### PROBLEM DETAILS
Within the material below, locate the line with "hide_parts(name)" and the line with "SENSOR_WIDTH = 36.0", then return those two lines and all lines between them, exactly as written.

### DATA SEGMENT
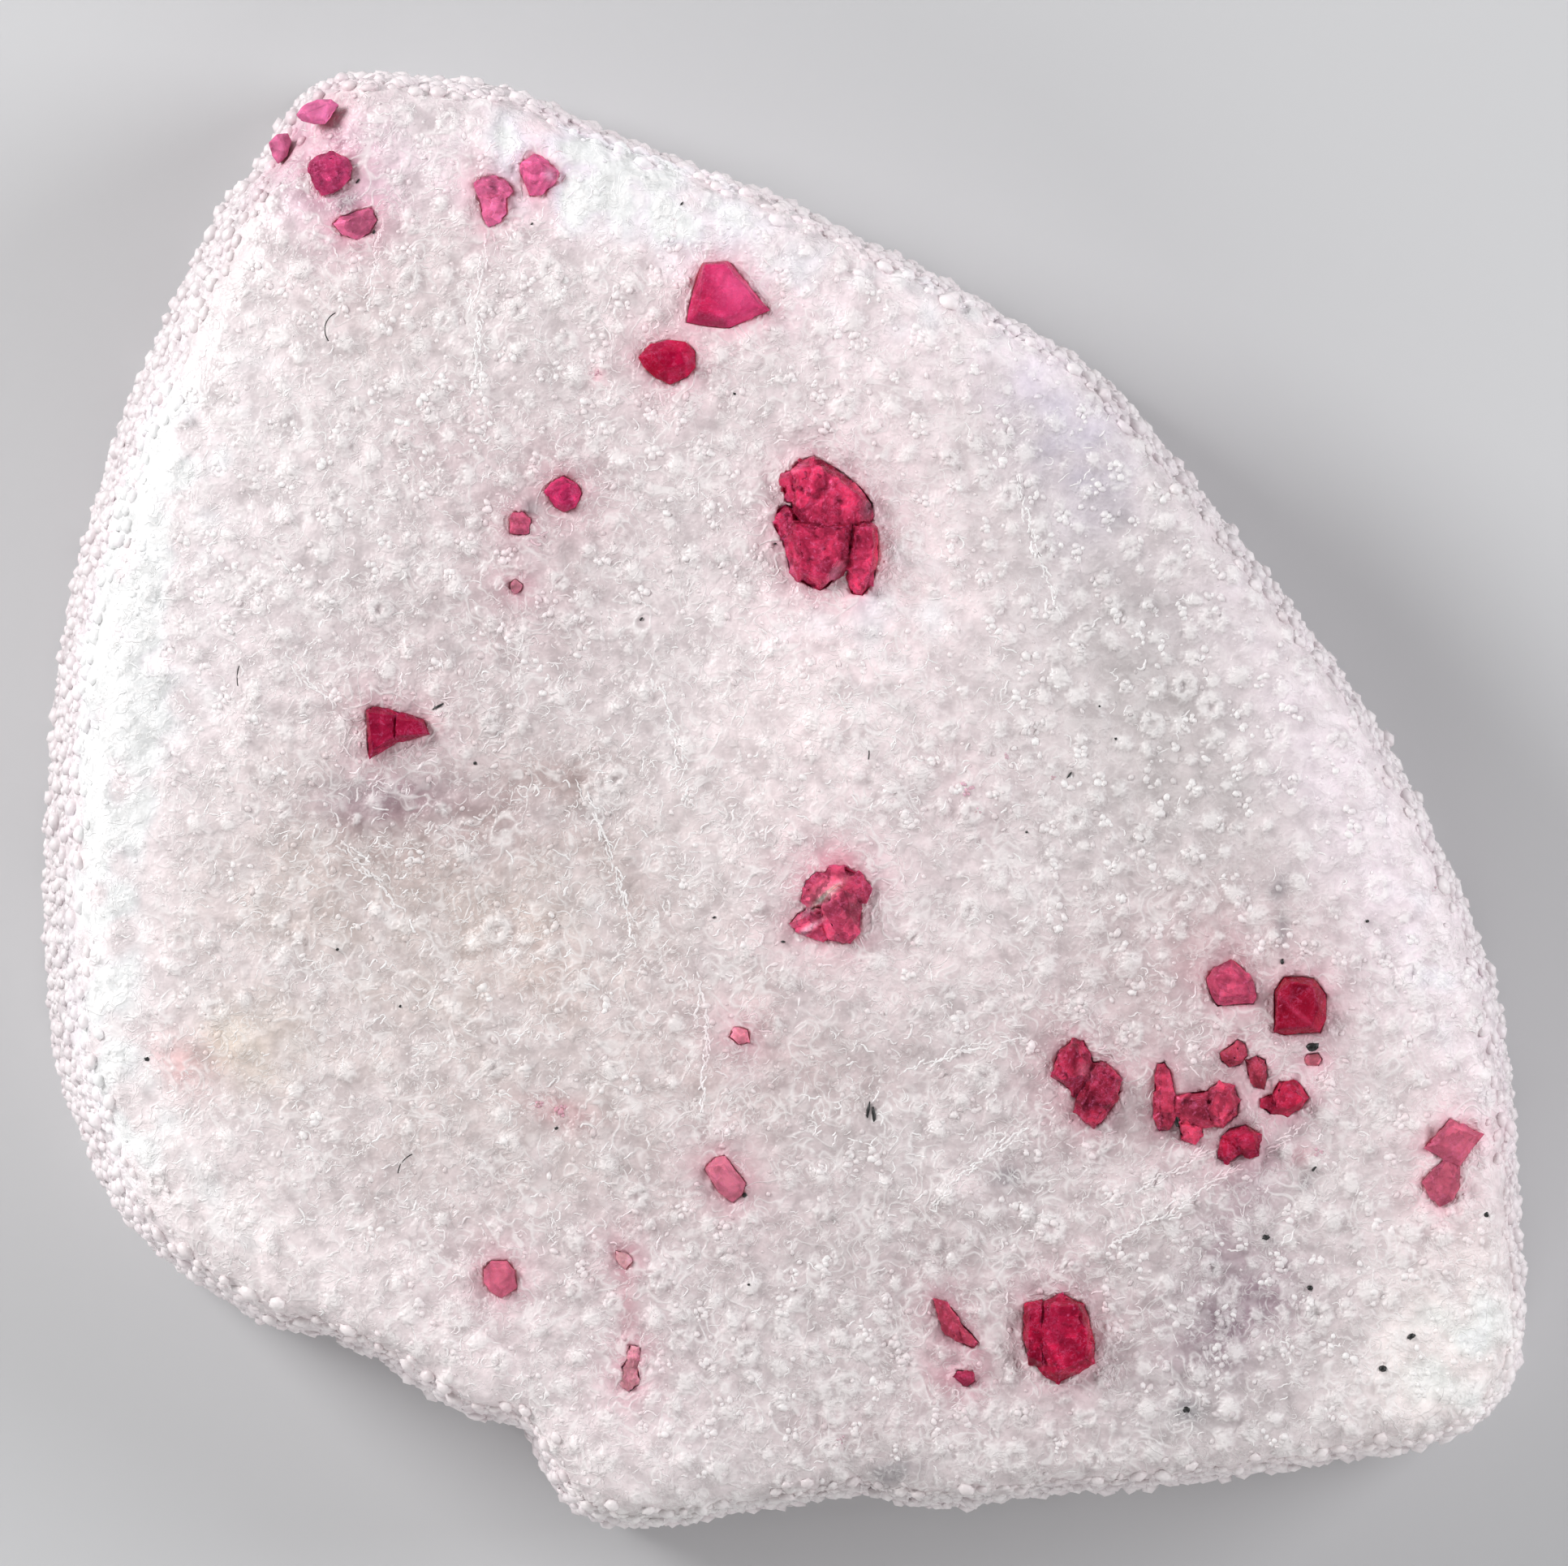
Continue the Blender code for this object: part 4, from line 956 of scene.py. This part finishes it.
class Nodes:
    """Short forms for building the nodes of a material or of the world."""

    def __init__(self, owner, last="Principled BSDF"):
        owner.use_nodes = True
        self.owner = owner
        self.tree = owner.node_tree
        self.last = self.tree.nodes[last]

    def add(self, kind, inputs=None, **settings):
        node = self.tree.nodes.new("ShaderNode" + kind)
        for key, value in settings.items():
            setattr(node, key, value)
        for key, value in (inputs or {}).items():
            self.put(value, node.inputs[key])
        return node

    def put(self, value, socket):
        if isinstance(value, bpy.types.NodeSocket):
            self.tree.links.new(value, socket)
        else:
            socket.default_value = value

    def set(self, **values):
        for key, value in values.items():
            self.put(value, self.last.inputs[key.replace("_", " ")])

    def math(self, operation, *values):
        return self.add("Math", dict(enumerate(values)), operation=operation).outputs[0]

    def times(self, a, b):
        return self.math("MULTIPLY", a, b)

    def larger(self, a, b):
        return self.math("MAXIMUM", a, b)

    def total(self, *parts):
        """The sum of values, each times its weight."""
        out = 0.0
        for value, weight in parts:
            out = self.math("MULTIPLY_ADD", value, weight, out)
        return out

    def from_half(self, value):
        """How far a value is from one half."""
        return self.math("ABSOLUTE", self.math("SUBTRACT", value, 0.5))

    def spread(self, value, low, high, to_low=0.0, to_high=1.0):
        inputs = {"Value": value, "From Min": low, "From Max": high,
                  "To Min": to_low, "To Max": to_high}
        return self.add("MapRange", inputs).outputs["Result"]

    def attribute(self, name, output="Fac"):
        return self.add("Attribute", attribute_name=name).outputs[output]

    def scaled(self, vector, factor):
        inputs = {0: vector, "Scale": factor}
        return self.add("VectorMath", inputs, operation="SCALE").outputs[0]

    def millimetres(self):
        return self.scaled(self.add("TexCoord").outputs["Object"], 1.0 / MM)

    def noise(self, place, size, detail=2.0, roughness=0.5, distortion=0.0):
        inputs = {"Vector": place, "Scale": 1.0 / size, "Detail": detail, "Roughness": roughness,
                  "Distortion": distortion}
        return self.add("TexNoise", inputs).outputs["Fac"]

    def mix(self, share, a, b, blend="MIX"):
        inputs = {"Factor": share, 6: a, 7: b}
        node = self.add("Mix", inputs, data_type="RGBA", blend_type=blend)
        return node.outputs[2]

    def shaded(self, colour, value):
        """A colour times a value."""
        grey = self.add("CombineColor", {0: value, 1: value, 2: value}).outputs[0]
        return self.mix(1.0, colour, grey, "MULTIPLY")

    def bump(self, height, strength, distance):
        inputs = {"Height": height, "Strength": strength, "Distance": distance}
        return self.add("Bump", inputs).outputs[0]


def crests(n, place, size, patch, low):
    """Wavy crest lines in patches, 0 to 1."""
    field = n.noise(place, size, detail=1.0, roughness=0.55, distortion=1.2)
    line = n.spread(n.from_half(field), 0.0, 0.06, 1.0, 0.0)
    return n.times(line, n.spread(n.noise(place, patch, detail=1.0), low, 0.54))


def marble_material():
    n = Nodes(bpy.data.materials.new("etched_marble"))
    place = n.millimetres()
    tone = n.attribute("tone", "Color")
    wrinkled = n.attribute("wrinkled")
    coarse = crests(n, place, 1.5, 2.4, 0.40)
    fine = crests(n, place, 0.6, 1.6, 0.38)
    lines = n.times(n.larger(coarse, n.times(fine, 0.8)), n.spread(wrinkled, 0.0, 1.0, 0.2, 1.0))
    knobs = n.times(n.spread(n.noise(place, 0.85, detail=1.0), 0.56, 0.68), 0.5)
    ragged = n.spread(n.noise(place, 0.3, detail=1.0), 0.25, 0.75, -0.34, 0.34)
    frost = n.spread(n.math("ADD", n.attribute("frost"), ragged), 0.12, 0.85)
    # painted highlight: the crest lines whiten the colour below, over their own white; the knobs
    # and frost add their own white
    white = n.larger(n.larger(lines, n.times(knobs, 0.7)), frost)
    cloud = n.noise(place, 1.2, detail=3.0, roughness=0.65)
    cloudy = n.spread(cloud, 0.34, 0.66, n.spread(wrinkled, 0.0, 1.0, 0.84, 0.76), 1.1)
    bright = n.mix(0.3, (1.0, 0.97, 0.96, 1.0), tone)
    colour = n.mix(n.times(white, 0.78), n.shaded(tone, cloudy), bright)
    sugar = n.noise(place, 0.18, detail=1.0)
    height = n.total((lines, 0.3), (cloud, 1.2), (knobs, 0.9), (frost, 0.6), (sugar, 0.3))
    n.set(Base_Color=colour, Roughness=n.spread(cloud, 0.3, 0.7, 0.26, 0.5),
          Normal=n.bump(height, 0.65, 0.00018), Coat_Weight=0.2, Coat_Roughness=0.28, IOR=1.5)
    return n.owner


def grain_material(name, rough, coat):
    """White grains and ridges: no light lost inside them."""
    n = Nodes(bpy.data.materials.new(name))
    fine = n.noise(n.millimetres(), 0.12)
    n.set(Base_Color=n.attribute("tone", "Color"),
          Roughness=n.spread(fine, 0.3, 0.7, rough, rough + 0.18),
          Normal=n.bump(fine, 0.4, 0.00004), Coat_Weight=coat, Coat_Roughness=0.12, IOR=1.5)
    return n.owner


def graphite_material():
    n = Nodes(bpy.data.materials.new("graphite"))
    fine = n.noise(n.millimetres(), 0.1)
    colour = n.shaded(WHITE, n.spread(fine, 0.3, 0.7, 0.01, 0.045))
    n.set(Base_Color=colour, Roughness=n.spread(fine, 0.3, 0.7, 0.3, 0.5), Metallic=0.3)
    return n.owner


def spinel_material():
    n = Nodes(bpy.data.materials.new("raspberry_spinel"))
    place = n.millimetres()
    tone = n.attribute("tone", "Color")
    broken = n.attribute("broken")
    bent = n.add("TexNoise", {"Vector": place, "Scale": 1.1, "Detail": 3.0})
    inputs = {0: place, 1: n.scaled(bent.outputs["Color"], 2.2)}
    warped = n.add("VectorMath", inputs, operation="ADD").outputs[0]
    cells = n.add("TexVoronoi", {"Vector": warped, "Scale": 1.5})
    cell = n.add("SeparateColor", {0: cells.outputs["Color"]}).outputs[0]
    fine = n.noise(place, 0.2, detail=3.0, distortion=0.6)
    wide = n.noise(place, 1.2, distortion=1.0)
    shade = n.times(n.spread(cell, 0.0, 1.0, 0.6, 1.35), n.spread(wide, 0.32, 0.68, 0.45, 1.4))
    shade = n.times(shade, n.spread(fine, 0.3, 0.7, 0.88, 1.12))
    colour = n.shaded(tone, n.spread(broken, 0.0, 1.0, 1.0, shade))
    pale = n.mix(0.5, tone, (0.96, 0.26, 0.55, 1.0))
    streak = n.from_half(n.noise(place, 0.55, detail=3.0, distortion=2.6))
    streak = n.times(n.spread(streak, 0.0, 0.05, 1.0, 0.0), n.spread(wide, 0.42, 0.58))
    # painted highlight: small pale pink glints; the streaks are the crystal's own pale streaks
    painted_glints = n.spread(n.noise(place, 0.24), 0.60, 0.70)
    light = n.larger(n.times(streak, 0.75), n.times(painted_glints, 0.8))
    colour = n.mix(n.times(light, n.spread(broken, 0.0, 1.0, 0.25, 0.55)), colour, pale)
    bump = n.bump(n.total((fine, 0.7), (cell, 0.4)), 0.8, 0.00012)
    n.set(Base_Color=colour, Roughness=n.spread(fine, 0.3, 0.7, 0.12, 0.32), Normal=bump,
          IOR=1.718, Specular_IOR_Level=0.22, Specular_Tint=(1.0, 0.2, 0.45, 1.0),
          Subsurface_Weight=0.4, Subsurface_Radius=(1.0, 0.25, 0.5), Subsurface_Scale=0.0004)
    return n.owner


# Crystals

EDGE_LENGTH = 0.2
EDGE_ROUNDS = 6
WORN_EDGE = 0.04
FLAT_ANGLE = radians(1.0)
SHARP_ANGLE = radians(14.0)
SHADED_ANGLE = radians(26.0)


def facet_shading_share(normal):
    """A steady chance value for each facet, from its direction, for painted facet shading."""
    return sin(normal.dot(Vector((12.9898, 78.233, 37.719)))) * 437.58 % 1.0


def crystal_tones_and_painted_shade(body, colour):
    """Colour of each point: the crystal's own, with painted facet shading by facet direction and
    painted shade darkening the steep sides.
    """
    out = np.ones((len(body.verts), 4))
    # painted facet shading: each facet direction made brighter or darker
    facets = [facet_shading_share(Vector([round(c, 1) for c in face.normal])) for face in body.faces]
    for index, vert in enumerate(body.verts):
        share = sum(facets[face.index] for face in vert.link_faces) / max(1, len(vert.link_faces))
        # painted shade: steep sides darker, and a deeper red there
        steep = 1.0 - max(0.0, min(1.0, (vert.normal.z - 0.1) / 0.35))
        factor = (0.72 + 0.52 * share) * (1.0 - 0.25 * steep)
        x, y = vert.co.x / MM, vert.co.y / MM
        tone = np.array(colour) * factor
        tone[1:] *= 1.0 - 0.45 * steep
        for mark in CRYSTAL_MARKS:
            strength = float(spot(x, y, mark))
            if strength > 0.02:
                tone *= 1.0 + strength * (np.array(mark[5]) - 1.0)
        out[index, :3] = tone
    return np.clip(out, 0.0, 0.95)


def shard(place, cell, tilt):
    """Height of small broken facets: each has its own tilt about its middle."""
    middle = noise.voronoi(place / cell)[1][0]
    lean = noise.cell_vector(middle * 7.0) - Vector((0.5, 0.5, 0.5))
    return max(-0.3, min(0.3, lean.dot(place / cell - middle) * tilt))


def fine_crystal(name):
    """A bmesh of the crystal on a fine mesh, with its edges a little worn."""
    body = welded(frame["nodes"][name].data)
    body.normal_update()
    bmesh.ops.dissolve_limit(body, angle_limit=FLAT_ANGLE, verts=body.verts, edges=body.edges)
    sharp = [e for e in body.edges if e.calc_face_angle(0.0) > SHARP_ANGLE]
    bmesh.ops.bevel(body, geom=sharp, offset=WORN_EDGE * MM, segments=1, affect="EDGES",
                    clamp_overlap=True)
    bmesh.ops.triangulate(body, faces=body.faces)
    for _ in range(EDGE_ROUNDS):
        long = [e for e in body.edges if e.calc_length() > EDGE_LENGTH * MM]
        if not long:
            break
        bmesh.ops.subdivide_edges(body, edges=long, cuts=1)
        bmesh.ops.triangulate(body, faces=[f for f in body.faces if len(f.verts) > 3])
    body.normal_update()
    body.verts.index_update()
    body.faces.index_update()
    return body


def etching(vert, rough):
    """Height of the broken and etched facets at a point, in millimetres."""
    place = vert.co / MM
    height = noise.noise(place / 0.5) * 0.03 + abs(noise.noise(place / 0.28)) * 0.02
    small = shard(place + Vector((3.0, 1.0, 2.0)), 0.5, rough)
    height += shard(place, 0.9, rough) * 0.6 + small * 0.3
    if vert.normal.z < 0.3:
        height = max(-0.04, min(0.0, height))
    return height - 0.02


def make_crystal(name, material):
    """The crystal with worn edges and with its facets broken and etched."""
    body = fine_crystal(name)
    number = name[-2:]
    values = crystal_tones_and_painted_shade(body, CRYSTAL_COLOURS[int(number) - 1])
    broken = BROKEN.get(number, USUAL_BROKEN)
    moves = [vert.normal * etching(vert, 0.7 * broken ** 1.5) * MM for vert in body.verts]
    for vert, move in zip(body.verts, moves):
        vert.co += move
    mesh = bpy.data.meshes.new(name + "_etched")
    body.to_mesh(mesh)
    body.free()
    store_tones(mesh, values)
    store_numbers(mesh, "broken", np.full(len(values), broken))
    mesh.shade_smooth()
    mesh.set_sharp_from_angle(angle=SHADED_ANGLE)
    mesh.materials.append(material)
    obj = new_object(name + "_etched", mesh)
    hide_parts(name)
    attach(obj, "root")


# Floor, lights and camera

WORLD_SIDE = 0.46
WORLD_TOP = 0.1
AIM = Vector((0.0, 0.0, 0.01))
FACE_LEVEL = 15.0
CAMERA_HEIGHT = 800.0
SENSOR_WIDTH = 36.0


def make_floor():
    bpy.ops.mesh.primitive_plane_add(size=3.0, location=(0.0, 0.0, 0.0))
    floor = bpy.context.object
    floor.name = "floor"
    n = Nodes(bpy.data.materials.new("floor_paint"))
    n.set(Base_Color=(0.6, 0.6, 0.61, 1.0), Roughness=0.8)
    floor.data.materials.append(n.owner)


def area_light(name, place, size, watts, colour=(1.0, 1.0, 1.0)):
    light = bpy.data.lights.new(name, "AREA")
    light.shape = "DISK"
    light.size = size
    light.energy = watts
    light.color = colour
    obj = new_object(name, light)
    obj.location = place
    obj.rotation_euler = (AIM - Vector(place)).to_track_quat("-Z", "Y").to_euler()


def make_lights():
    area_light("key_left", (-0.36, 0.20, 0.24), 0.2, 1.85)
    area_light("fill_right", (0.38, 0.10, 0.22), 0.26, 1.16, (0.97, 0.98, 1.0))
    area_light("fill_front", (0.0, -0.42, 0.26), 0.3, 0.7)
    n = Nodes(bpy.data.worlds.new("studio"), "Background")
    bpy.context.scene.world = n.owner
    place = n.add("TexCoord").outputs["Generated"]
    up = n.add("SeparateXYZ", {0: place}).outputs["Z"]
    n.set(Color=WHITE, Strength=n.spread(up, 0.3, 0.95, WORLD_SIDE, WORLD_TOP))


def make_camera():
    camera = bpy.data.cameras.new("camera")
    obj = new_object("camera", camera)
    middle_x = (PHOTO_SIZE[0] / 2 - ORIGIN_PIXEL[0]) / PIXELS_PER_MM
    middle_y = (ORIGIN_PIXEL[1] - PHOTO_SIZE[1] / 2) / PIXELS_PER_MM
    obj.location = (middle_x * MM, middle_y * MM, CAMERA_HEIGHT * MM)
    camera.sensor_width = SENSOR_WIDTH
    shown_width = PHOTO_SIZE[0] / PIXELS_PER_MM
    camera.lens = SENSOR_WIDTH * (CAMERA_HEIGHT - FACE_LEVEL) / shown_width
    camera.clip_start = 0.01
    camera.clip_end = 10.0
    bpy.context.scene.camera = obj


def main():
    bpy.context.scene.view_settings.view_transform = "Standard"
    make_camera()
    make_floor()
    make_lights()
    ground = make_marble(marble_material())
    sugar = grain_material("white_grains", 0.36, 0.2)
    for grains in (side_grains, outline_grains, rim_clusters, popcorn, specks):
        grains(ground, sugar)
    worms(ground, grain_material("bright_ridges", 0.16, 0.8))
    flakes(ground, graphite_material())
    spinel = spinel_material()
    pink_specks(ground, spinel)
    for name in CRYSTALS:
        make_crystal(name, spinel)


main()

### OUTPUT OF THE EXERCISE
    hide_parts(name)
    attach(obj, "root")


# Floor, lights and camera

WORLD_SIDE = 0.46
WORLD_TOP = 0.1
AIM = Vector((0.0, 0.0, 0.01))
FACE_LEVEL = 15.0
CAMERA_HEIGHT = 800.0
SENSOR_WIDTH = 36.0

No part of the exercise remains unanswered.